Your task:
Repeat exactly the lines from the start through the line with "imported model, its", both ends included.

Data provided:

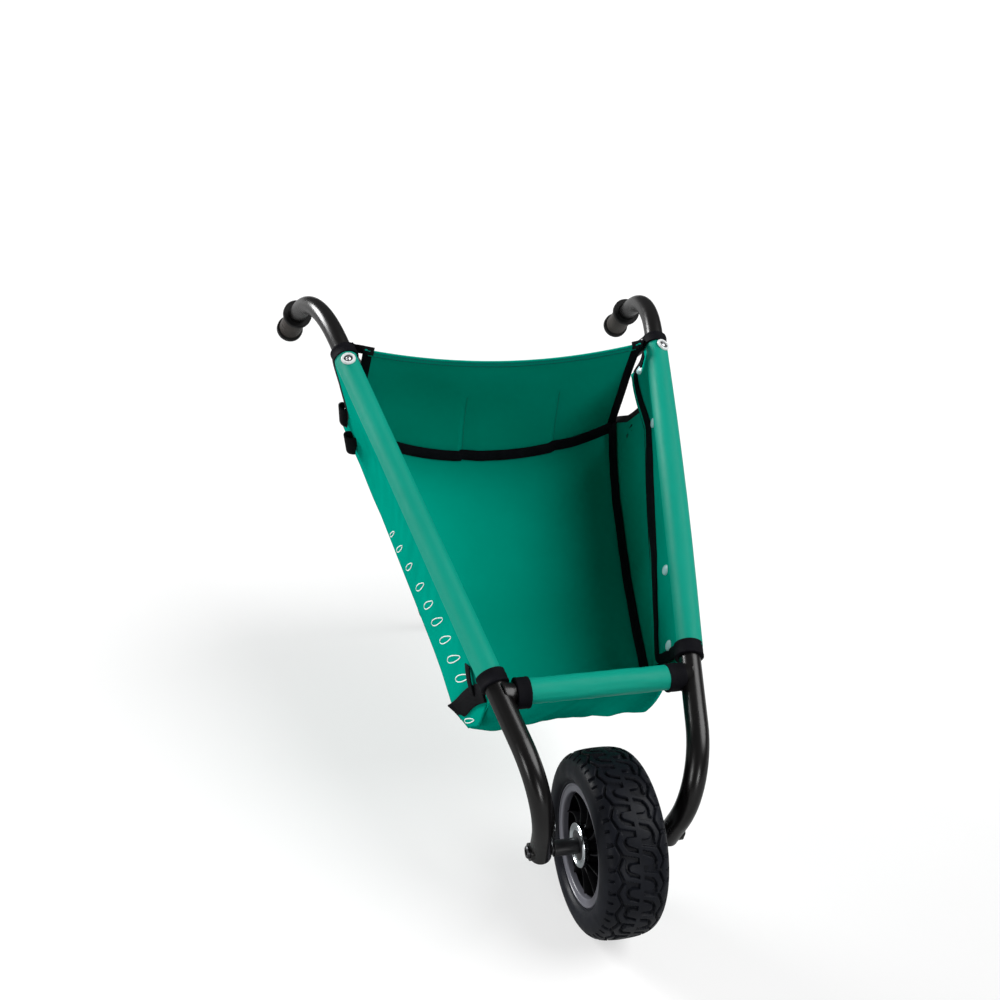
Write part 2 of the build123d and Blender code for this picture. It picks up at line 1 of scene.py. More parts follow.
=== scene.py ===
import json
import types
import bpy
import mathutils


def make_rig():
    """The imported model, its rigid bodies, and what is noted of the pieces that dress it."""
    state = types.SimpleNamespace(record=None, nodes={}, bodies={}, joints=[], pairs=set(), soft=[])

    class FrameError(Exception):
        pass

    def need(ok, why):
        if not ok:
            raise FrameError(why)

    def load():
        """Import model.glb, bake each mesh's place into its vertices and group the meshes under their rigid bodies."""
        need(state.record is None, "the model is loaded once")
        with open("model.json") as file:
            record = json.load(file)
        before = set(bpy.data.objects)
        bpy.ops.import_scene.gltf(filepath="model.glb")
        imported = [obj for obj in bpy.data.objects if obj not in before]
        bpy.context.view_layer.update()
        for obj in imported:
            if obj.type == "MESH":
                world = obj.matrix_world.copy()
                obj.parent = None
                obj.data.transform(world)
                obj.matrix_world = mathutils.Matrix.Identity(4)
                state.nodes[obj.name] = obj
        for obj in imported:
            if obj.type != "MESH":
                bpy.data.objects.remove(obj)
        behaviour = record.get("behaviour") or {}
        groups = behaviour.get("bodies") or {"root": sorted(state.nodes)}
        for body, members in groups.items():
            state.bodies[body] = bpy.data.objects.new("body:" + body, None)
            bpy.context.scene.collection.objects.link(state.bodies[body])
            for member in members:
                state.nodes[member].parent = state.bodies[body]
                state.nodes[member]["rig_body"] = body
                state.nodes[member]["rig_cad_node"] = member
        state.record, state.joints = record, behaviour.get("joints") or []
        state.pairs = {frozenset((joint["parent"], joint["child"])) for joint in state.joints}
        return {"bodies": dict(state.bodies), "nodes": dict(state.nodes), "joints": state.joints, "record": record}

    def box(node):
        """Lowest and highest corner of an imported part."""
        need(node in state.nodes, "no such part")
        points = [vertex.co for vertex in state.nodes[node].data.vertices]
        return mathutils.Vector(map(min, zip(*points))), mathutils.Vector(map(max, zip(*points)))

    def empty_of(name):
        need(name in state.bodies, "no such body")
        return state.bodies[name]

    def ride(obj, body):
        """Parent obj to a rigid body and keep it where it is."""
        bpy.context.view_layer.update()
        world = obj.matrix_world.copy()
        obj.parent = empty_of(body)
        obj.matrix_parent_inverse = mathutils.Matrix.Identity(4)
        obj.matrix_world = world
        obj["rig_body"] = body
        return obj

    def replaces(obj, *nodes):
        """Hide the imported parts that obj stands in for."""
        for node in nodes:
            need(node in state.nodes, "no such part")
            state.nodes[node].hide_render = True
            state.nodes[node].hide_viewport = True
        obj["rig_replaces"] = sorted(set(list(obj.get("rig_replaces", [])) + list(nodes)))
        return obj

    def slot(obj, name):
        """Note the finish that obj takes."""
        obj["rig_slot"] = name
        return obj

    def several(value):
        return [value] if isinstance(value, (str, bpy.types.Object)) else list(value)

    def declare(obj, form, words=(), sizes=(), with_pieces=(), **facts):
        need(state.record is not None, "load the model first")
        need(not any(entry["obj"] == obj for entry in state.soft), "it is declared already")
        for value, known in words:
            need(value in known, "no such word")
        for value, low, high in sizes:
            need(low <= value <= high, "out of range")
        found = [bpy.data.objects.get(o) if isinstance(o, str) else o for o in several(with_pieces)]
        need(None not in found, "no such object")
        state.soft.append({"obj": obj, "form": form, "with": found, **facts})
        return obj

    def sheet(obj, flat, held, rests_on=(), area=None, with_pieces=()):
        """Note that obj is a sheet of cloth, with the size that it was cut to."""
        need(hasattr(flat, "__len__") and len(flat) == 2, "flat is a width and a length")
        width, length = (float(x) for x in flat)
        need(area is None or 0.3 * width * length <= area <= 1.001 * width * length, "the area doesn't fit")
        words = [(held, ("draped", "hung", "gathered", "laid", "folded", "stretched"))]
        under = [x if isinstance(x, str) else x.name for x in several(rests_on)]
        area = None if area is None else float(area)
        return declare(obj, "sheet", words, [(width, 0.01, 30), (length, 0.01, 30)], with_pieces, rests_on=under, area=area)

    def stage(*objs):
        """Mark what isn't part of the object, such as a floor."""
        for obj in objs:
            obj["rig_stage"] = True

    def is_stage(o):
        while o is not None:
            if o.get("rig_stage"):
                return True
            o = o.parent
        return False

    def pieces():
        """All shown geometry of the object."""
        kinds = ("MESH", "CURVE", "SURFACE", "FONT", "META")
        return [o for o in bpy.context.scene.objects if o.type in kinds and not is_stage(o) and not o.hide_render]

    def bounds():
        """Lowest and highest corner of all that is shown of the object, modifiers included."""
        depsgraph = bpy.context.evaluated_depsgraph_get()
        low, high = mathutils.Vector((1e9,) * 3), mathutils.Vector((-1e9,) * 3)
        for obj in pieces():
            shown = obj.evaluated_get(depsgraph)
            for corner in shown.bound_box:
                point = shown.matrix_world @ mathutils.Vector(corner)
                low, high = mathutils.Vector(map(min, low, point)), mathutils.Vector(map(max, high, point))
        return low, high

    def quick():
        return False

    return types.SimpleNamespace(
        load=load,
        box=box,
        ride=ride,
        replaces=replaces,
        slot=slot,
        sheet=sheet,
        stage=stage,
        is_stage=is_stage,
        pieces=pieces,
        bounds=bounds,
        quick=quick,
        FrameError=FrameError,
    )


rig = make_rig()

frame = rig.load()

import json
import math

import bpy
import numpy as np
from mathutils import Matrix, Vector, noise

cad_box = [list(corner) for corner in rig.bounds()]
MM = 0.001
SIDES = {"left": -1, "right": 1}


# ---- camera ----

CAMERA_PLACE = (-0.4456, -1.2246, 1.0157)
HEADING, PITCH, ROLL = math.radians(-18.02), math.radians(-27.59), math.radians(5.57)
camera_data = bpy.data.cameras.new("camera")
camera_data.sensor_width = 36.0
camera_data.lens = 42.56
camera = bpy.data.objects.new("camera", camera_data)
bpy.context.scene.collection.objects.link(camera)
camera.matrix_world = (Matrix.Translation(CAMERA_PLACE) @ Matrix.Rotation(HEADING, 4, "Z")
                       @ Matrix.Rotation(math.pi / 2 + PITCH, 4, "X") @ Matrix.Rotation(ROLL, 4, "Z"))
bpy.context.scene.camera = camera
bpy.context.scene.view_settings.view_transform = "Standard"


# ---- materials ----

class Finish:
    """A node material built round the Principled shader. gloss is its specular level."""

    def __init__(self, name, colour, rough, metal=0.0, gloss=0.5):
        self.material = bpy.data.materials.new(name)
        self.material.use_nodes = True
        self.tree = self.material.node_tree
        self.shader = self.tree.nodes["Principled BSDF"]
        self.colour, self.rough, self.normal = colour, rough, None
        for socket, value in (("Base Color", (*colour, 1)), ("Roughness", rough), ("Metallic", metal),
                              ("Specular IOR Level", gloss)):
            self.shader.inputs[socket].default_value = value

    def node(self, kind, **settings):
        """A new node. A setting is one of its attributes or, failing that, one of its inputs."""
        made = self.tree.nodes.new(kind)
        for key, value in settings.items():
            if hasattr(made, key):
                setattr(made, key, value)
            else:
                made.inputs[key.replace("_", " ")].default_value = value
        return made

    def link(self, out, into):
        self.tree.links.new(out, into)

    def place(self, source):
        return self.node("ShaderNodeTexCoord").outputs[source]

    def noise(self, scale, detail=3.0):
        made = self.node("ShaderNodeTexNoise", Scale=scale, Detail=detail, Roughness=0.55)
        self.link(self.place("Object"), made.inputs["Vector"])
        return made.outputs["Fac"]

    def spread(self, value, low, high, out_low, out_high):
        made = self.node("ShaderNodeMapRange", From_Min=low, From_Max=high, To_Min=out_low, To_Max=out_high)
        self.link(value, made.inputs["Value"])
        return made.outputs["Result"]

    def vary_rough(self, scale, amount):
        varied = self.spread(self.noise(scale), 0.3, 0.7, self.rough - amount, self.rough + amount)
        self.link(varied, self.shader.inputs["Roughness"])

    def vary_colour(self, scale, other, low=0.35, high=0.65, detail=3.0):
        mix = self.node("ShaderNodeMix", data_type="RGBA")
        mix.inputs[6].default_value = (*self.colour, 1)
        mix.inputs[7].default_value = (*other, 1)
        self.link(self.spread(self.noise(scale, detail), low, high, 0, 1), mix.inputs[0])
        self.link(mix.outputs[2], self.shader.inputs["Base Color"])

    def add_bump(self, height, distance, strength):
        bump = self.node("ShaderNodeBump", Strength=strength, Distance=distance)
        self.link(height, bump.inputs["Height"])
        if self.normal is not None:
            self.link(self.normal, bump.inputs["Normal"])
        self.normal = bump.outputs["Normal"]
        self.link(self.normal, self.shader.inputs["Normal"])

    def weave(self, pitch, distance, strength, across=1.0):
        """Warp and weft threads: two crossed wave patterns, the higher one showing."""
        top = self.node("ShaderNodeMath", operation="MULTIPLY")
        for k, (direction, share) in enumerate((("X", 1.0), ("Y", across))):
            wave = self.node("ShaderNodeTexWave", wave_type="BANDS", bands_direction=direction,
                             Scale=math.pi / 10 / pitch * share, Distortion=0.4, Detail=1.0)
            self.link(self.place("UV"), wave.inputs["Vector"])
            self.link(wave.outputs["Fac"], top.inputs[k])
        self.add_bump(top.outputs["Value"], distance, strength)


def scaled(colour, times):
    return tuple(times * c for c in colour)


def cloth_finish(name, colour, shade, rough, gloss):
    made = Finish(name, colour, rough, gloss=gloss)
    made.vary_colour(9.0, shade, 0.3, 0.75, 4.0)
    made.vary_rough(30.0, 0.06)
    made.add_bump(made.noise(22.0, 4.0), 0.0016, 0.5)
    made.weave(0.0009, 0.00012, 0.5)
    return made.material


def tape_finish(name, colour, pitch):
    made = Finish(name, colour, 0.72, gloss=0.07)
    made.vary_colour(60.0, scaled(colour, 1.6))
    made.weave(pitch, 0.0003, 0.8, across=2.0)
    made.add_bump(made.noise(180.0), 0.0004, 0.4)
    return made.material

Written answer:
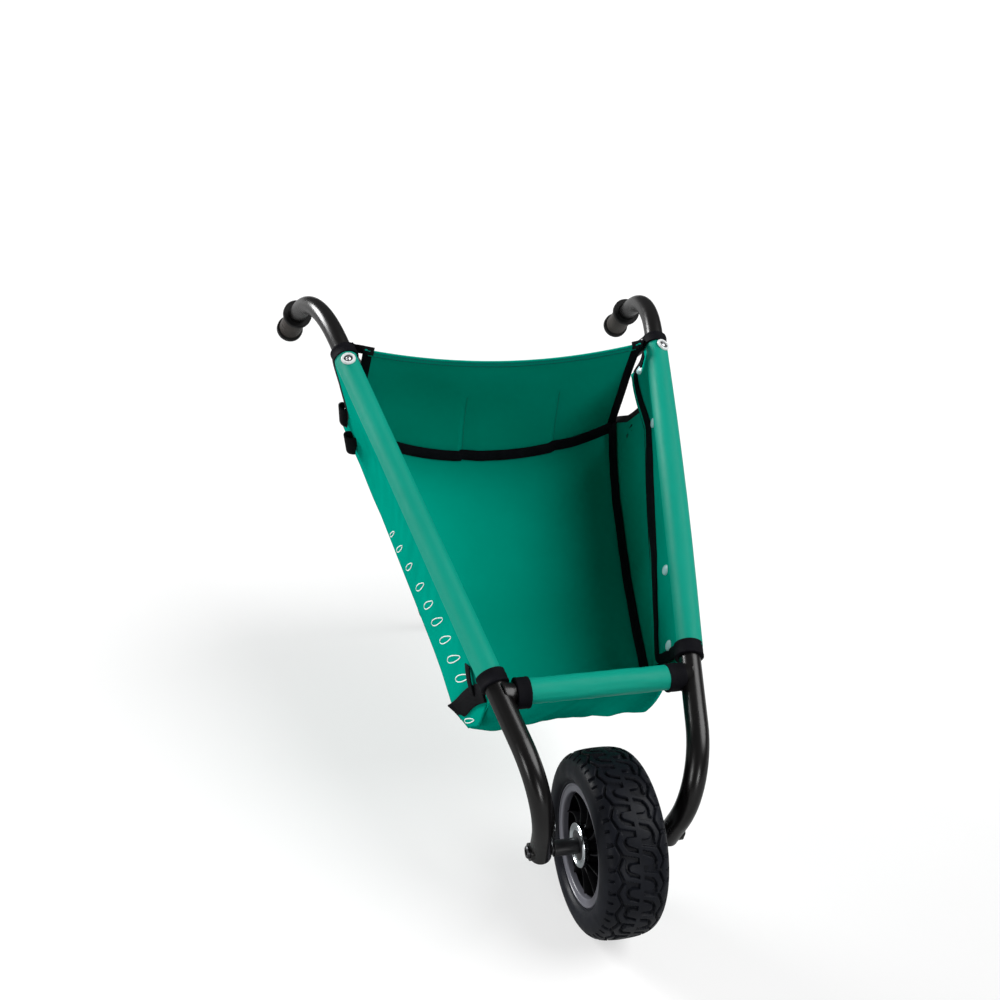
Write part 2 of the build123d and Blender code for this picture. It picks up at line 1 of scene.py. More parts follow.
=== scene.py ===
import json
import types
import bpy
import mathutils


def make_rig():
    """The imported model, its rigid bodies, and what is noted of the pieces that dress it."""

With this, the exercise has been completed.